In [1]:
import igraph as ig
import scipy.sparse
import re
from collections import Counter

from maxent_graph import bicm, poibin

ModuleNotFoundError: No module named 'maxent_graph'

Let's try projecting a bipartite network of senators and bills onto the senators. The data comes from the 116th congress, https://github.com/unitedstates/congress/wiki/bills

Read the graph in and construct a bipartite matrix using igraph.

In [None]:
gn = "my_senate_116_bipartite"
g = ig.read(f"../data/{gn}.graphml", format="graphml")
assert g.is_bipartite()
B = scipy.sparse.csr_matrix(g.get_incidence()[0])

In [None]:
B

By convention we project onto the rows. In this case I want the senators, who are on the columns currently. So, I transpose.

In [None]:
B = B.T

Solve the equations to get the fitnesses for each node on both sides.

In [None]:
# sol_bundle = bicm.solve_equations_kitchen_sink(B)
sol_bundle = bicm.solve_equations(B, initial_guess_option=2, method="lm")

In [None]:
B.shape

Using the previously computed fitnesses, construct the projection using a particular p-value. To keep a record of *how* significant the edge is according to the null model, we keep the 'surprise' of the edge as a weight.

In [None]:
new_A = bicm.construct_projection(B, sol_bundle, p_val=0.05)

Let's visualize the results using igraph. Getting this weighted adjacency matrix into igraph is a bit annoying but here goes.. 

https://igraph.org/python/doc/tutorial/tutorial.html#layouts-and-plotting

In [None]:
sources, targets = new_A.nonzero()
edgelist = list(zip(sources.tolist(), targets.tolist()))

# https://github.com/igraph/python-igraph/issues/168
# zzz
new_g = ig.Graph(new_A.shape[0], edgelist)

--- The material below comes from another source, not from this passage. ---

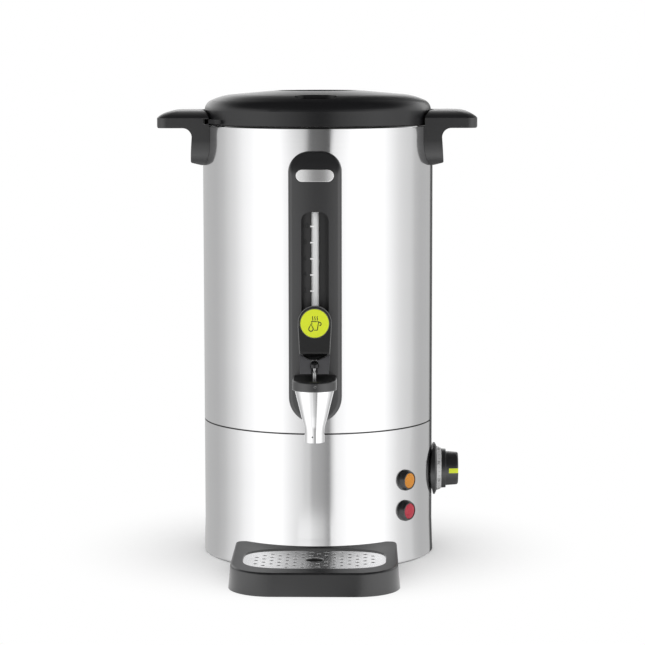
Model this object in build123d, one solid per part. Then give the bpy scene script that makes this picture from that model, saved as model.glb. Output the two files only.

new_g.es['surprise'] = new_A[new_A.nonzero()].toarray()[0]

In [None]:
(new_g.vcount(), new_g.ecount())

In [None]:
# l = new_g.layout_kamada_kawai()
# l = new_g.layout_lgl()
l = new_g.layout_fruchterman_reingold(weights=new_g.es["surprise"])

# trash
# l = new_g.layout_drl(weights=new_g.es["surprise"])

Leiden is a good quick community detection algorithm.

In [None]:
clusters = new_g.community_leiden(objective_function='CPM',
                              weights=new_g.es["surprise"],
                              resolution_parameter=0.5, beta=0.01,
                              initial_membership=None, n_iterations=10, node_weights=None)

In [None]:
for c in clusters:
    print(c)

In [None]:
# https://carto.com/carto-colors/
PASTEL_CARTO = ['#66C5CC','#F6CF71','#F89C74','#DCB0F2','#87C55F','#9EB9F3',
                '#FE88B1','#C9DB74','#8BE0A4','#B497E7','#D3B484','#B3B3B3']

In [None]:
assert len(clusters) <= len(PASTEL_CARTO)

In [None]:
community_assignment = [0 for _ in range(new_g.vcount())]

for i, c in enumerate(clusters):
    for v in c:
        community_assignment[v] = i

In [None]:
new_g.vs['color'] = [PASTEL_CARTO[c] for c in community_assignment]

In [None]:
party_re = re.compile(".*\(..-(D|R|I)\)")

party = []
senator_names = g.vs['name'][:(B.shape[0])]
for n in senator_names:
    m = party_re.match(n)
    if m is None:
        print(n)
    p = m.group(1)
    party.append(p)
    
Counter(party)

In [None]:
senator_names[0]

In [None]:
def map_party(p):
    if p == 'R':
        return 'square'
    elif p == 'D':
        return 'triangle'
    elif p == 'I':
        return 'circle'
    assert False

In [None]:
shapes = [map_party(p) for p in party]

In [None]:
shapes[:5]

In [None]:
new_g.vs['shape'] = shapes
new_g.vs['label'] = senator_names
new_g.vs['label_size'] = [7 for v in new_g.vs]

In [None]:
ig.plot(new_g, layout=l, vertex_size=10)